** Start **

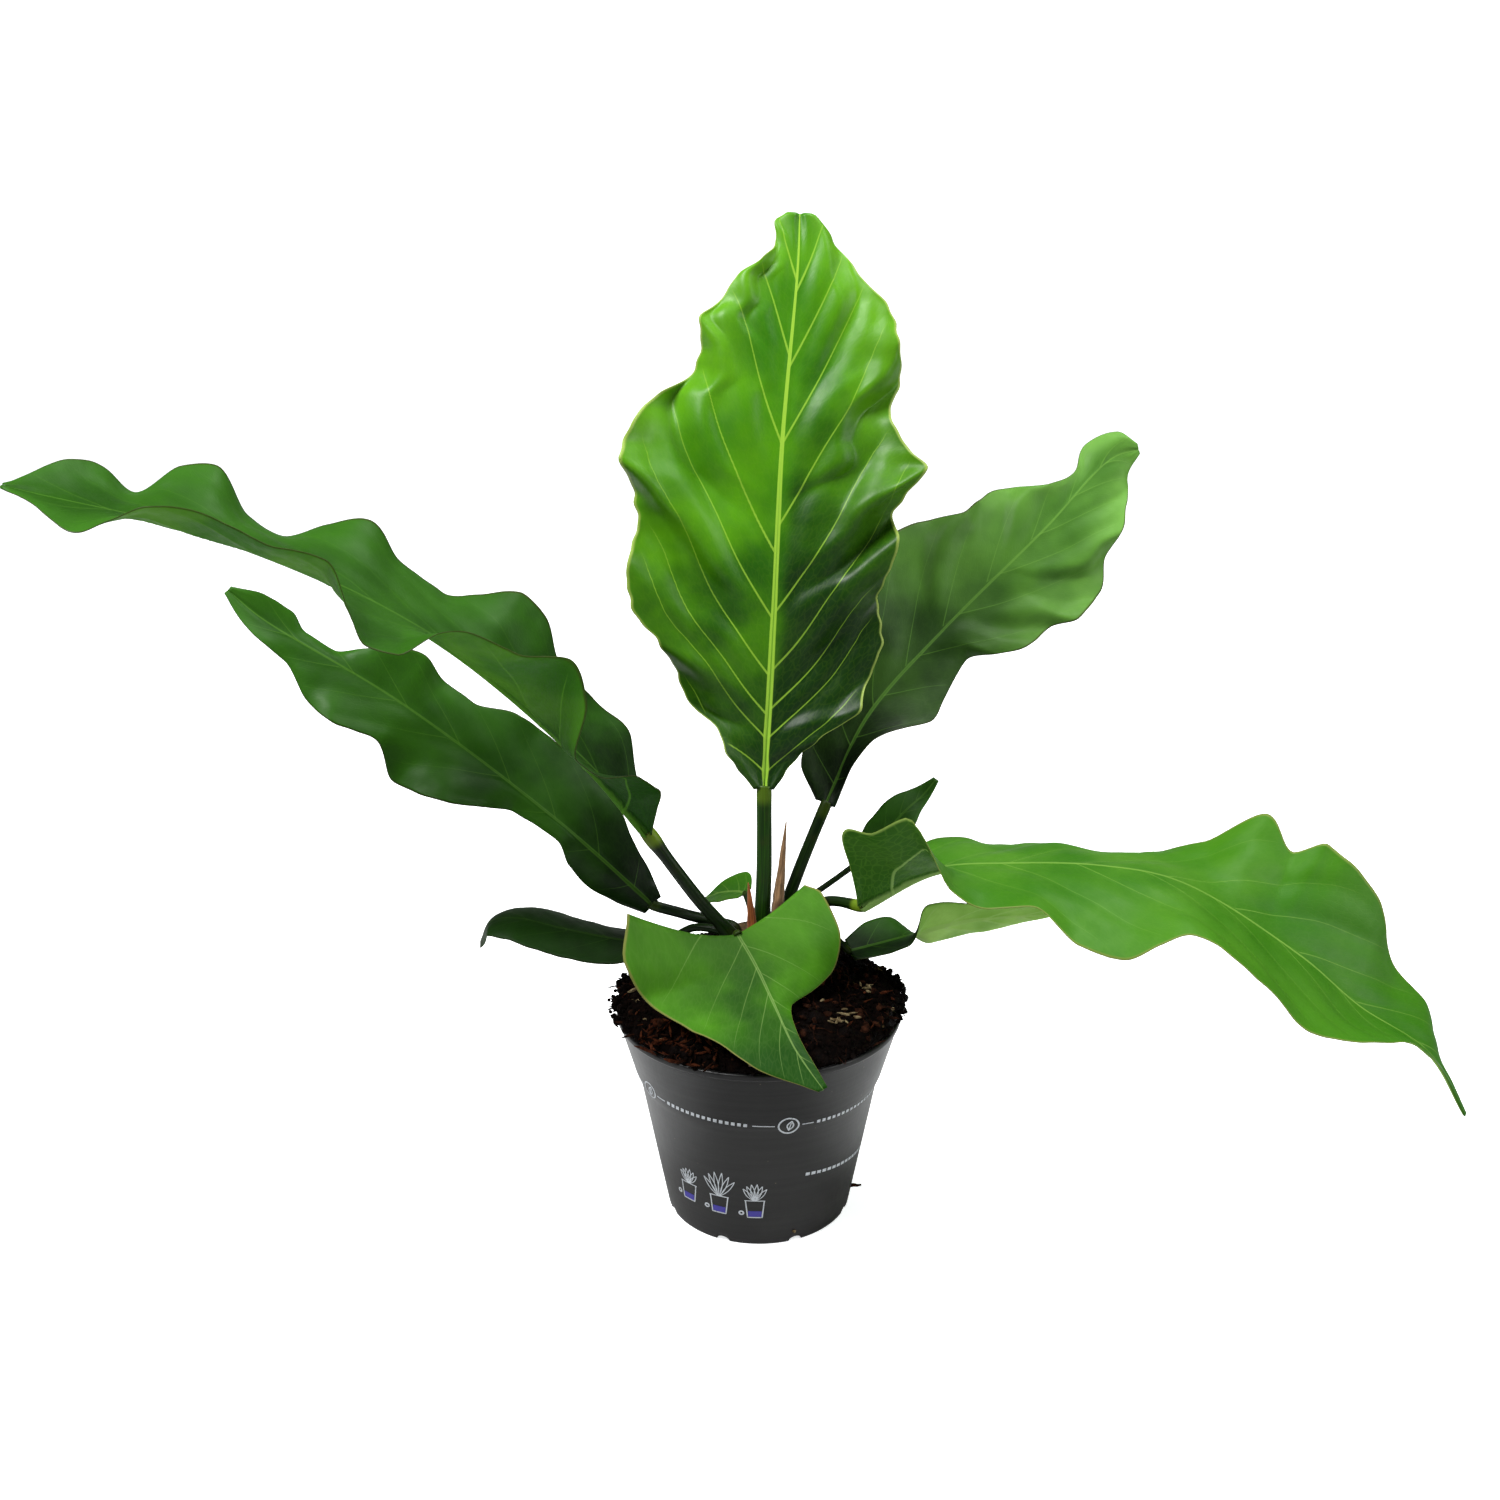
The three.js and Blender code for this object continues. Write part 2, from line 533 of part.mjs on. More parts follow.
function makeSheath(sheath) {
  const grid = [];
  for (let i = 0; i <= SHEATH_ROWS; i += 1) {
    const t = i / SHEATH_ROWS;
    const x = sheath.base[0] + sheath.lean[0] * t;
    const y = sheath.base[1] + sheath.lean[1] * t;
    const z = CROWN_TOP + CLEARANCE + BLADE_THICKNESS + sheath.height * t;
    const half = SHEATH_TIP + (sheath.width / 2) * (1 - t) * (1 + t) ** 0.5;
    const row = [];
    for (let j = -SHEATH_COLUMNS; j <= SHEATH_COLUMNS; j += 1) {
      const curl = (j / SHEATH_COLUMNS) * SHEATH_CURL;
      row.push(new THREE.Vector3(x + half * Math.sin(curl), y + half * (1 - Math.cos(curl)), z));
    }
    grid.push(row);
  }
  return named(sheath.name, thickSheet(grid, BLADE_THICKNESS), sheath.material);
}

// ---- Assembly ----

const plant = new THREE.Group();
plant.add(makePot(), makeSoil(), makeCrown());
for (const leaf of LEAVES) plant.add(makePetiole(leaf), makeBlade(leaf));
for (const sheath of SHEATHS) plant.add(makeSheath(sheath));

export default plant;
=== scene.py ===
import math
import random

import bpy
import numpy as np
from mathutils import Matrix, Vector, noise


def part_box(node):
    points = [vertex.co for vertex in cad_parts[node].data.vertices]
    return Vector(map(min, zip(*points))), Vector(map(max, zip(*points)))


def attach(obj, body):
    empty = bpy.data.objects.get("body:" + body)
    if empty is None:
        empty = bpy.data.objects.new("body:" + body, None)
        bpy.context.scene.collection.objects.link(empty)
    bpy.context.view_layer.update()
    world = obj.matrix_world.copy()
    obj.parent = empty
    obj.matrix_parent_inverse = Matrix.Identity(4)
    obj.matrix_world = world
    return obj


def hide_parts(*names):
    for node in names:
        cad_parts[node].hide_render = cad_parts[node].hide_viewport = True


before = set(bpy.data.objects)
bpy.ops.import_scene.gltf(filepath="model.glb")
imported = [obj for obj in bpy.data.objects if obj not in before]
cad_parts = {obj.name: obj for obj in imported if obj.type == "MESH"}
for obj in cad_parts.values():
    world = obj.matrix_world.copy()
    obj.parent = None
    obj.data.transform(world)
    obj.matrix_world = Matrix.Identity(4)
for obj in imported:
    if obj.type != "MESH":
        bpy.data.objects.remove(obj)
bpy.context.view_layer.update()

# ---------------------------------------------------------------- sizes from the frame

MM = 0.001
POT_LOW, POT_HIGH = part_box("pot")
SOIL_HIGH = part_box("soil")[1]
CROWN_LOW, CROWN_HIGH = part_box("crown")
RIM_RADIUS = (POT_HIGH[0] - POT_LOW[0]) / 2 / MM
POT_HEIGHT = POT_HIGH[2] / MM
SOIL_TOP = SOIL_HIGH[2] / MM
CROWN_TOP = CROWN_HIGH[2] / MM
CROWN_RADIUS = (CROWN_HIGH[0] - CROWN_LOW[0]) / 2 / MM
MOUND_RISE = SOIL_TOP - POT_HEIGHT
RANDOM_SEED = 12

# ---------------------------------------------------------------- curves and meshes


def spline(points, count):
    """Even steps along a centripetal spline through the points, and the spline's length."""
    p = np.array(points, float)
    p = np.vstack([2 * p[0] - p[1], p, 2 * p[-1] - p[-2]])
    s = np.linspace(0, 1, 80, endpoint=False)[:, None]
    pieces = []
    for a, b, c, d in zip(p[:-3], p[1:-2], p[2:-1], p[3:]):
        k0, k1, k2 = (np.linalg.norm(q - r) ** 0.5 for q, r in ((b, a), (c, b), (d, c)))
        m1 = ((b - a) / k0 - (c - a) / (k0 + k1) + (c - b) / k1) * k1
        m2 = ((c - b) / k1 - (d - b) / (k1 + k2) + (d - c) / k2) * k1
        pieces.append((2 * b - 2 * c + m1 + m2) * s**3 + (-3 * b + 3 * c - 2 * m1 - m2) * s**2 + m1 * s + b)
    dense = np.vstack(pieces + [p[-2][None]])
    run = np.r_[0, np.cumsum(np.linalg.norm(np.diff(dense, axis=0), axis=1))]
    even = np.linspace(0, run[-1], count)
    return np.stack([np.interp(even, run, dense[:, k]) for k in range(3)], 1), run[-1]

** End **

## WHAT THE EXERCISE ASKS
Extract the lines from the line with "const plant = new THREE.Group();" through the line with "in imported if". Keep both of those lines, copy everything exactly, and add nothing.

## WORKED ANSWER
const plant = new THREE.Group();
plant.add(makePot(), makeSoil(), makeCrown());
for (const leaf of LEAVES) plant.add(makePetiole(leaf), makeBlade(leaf));
for (const sheath of SHEATHS) plant.add(makeSheath(sheath));

export default plant;
=== scene.py ===
import math
import random

import bpy
import numpy as np
from mathutils import Matrix, Vector, noise


def part_box(node):
    points = [vertex.co for vertex in cad_parts[node].data.vertices]
    return Vector(map(min, zip(*points))), Vector(map(max, zip(*points)))


def attach(obj, body):
    empty = bpy.data.objects.get("body:" + body)
    if empty is None:
        empty = bpy.data.objects.new("body:" + body, None)
        bpy.context.scene.collection.objects.link(empty)
    bpy.context.view_layer.update()
    world = obj.matrix_world.copy()
    obj.parent = empty
    obj.matrix_parent_inverse = Matrix.Identity(4)
    obj.matrix_world = world
    return obj


def hide_parts(*names):
    for node in names:
        cad_parts[node].hide_render = cad_parts[node].hide_viewport = True


before = set(bpy.data.objects)
bpy.ops.import_scene.gltf(filepath="model.glb")
imported = [obj for obj in bpy.data.objects if obj not in before]
cad_parts = {obj.name: obj for obj in imported if obj.type == "MESH"}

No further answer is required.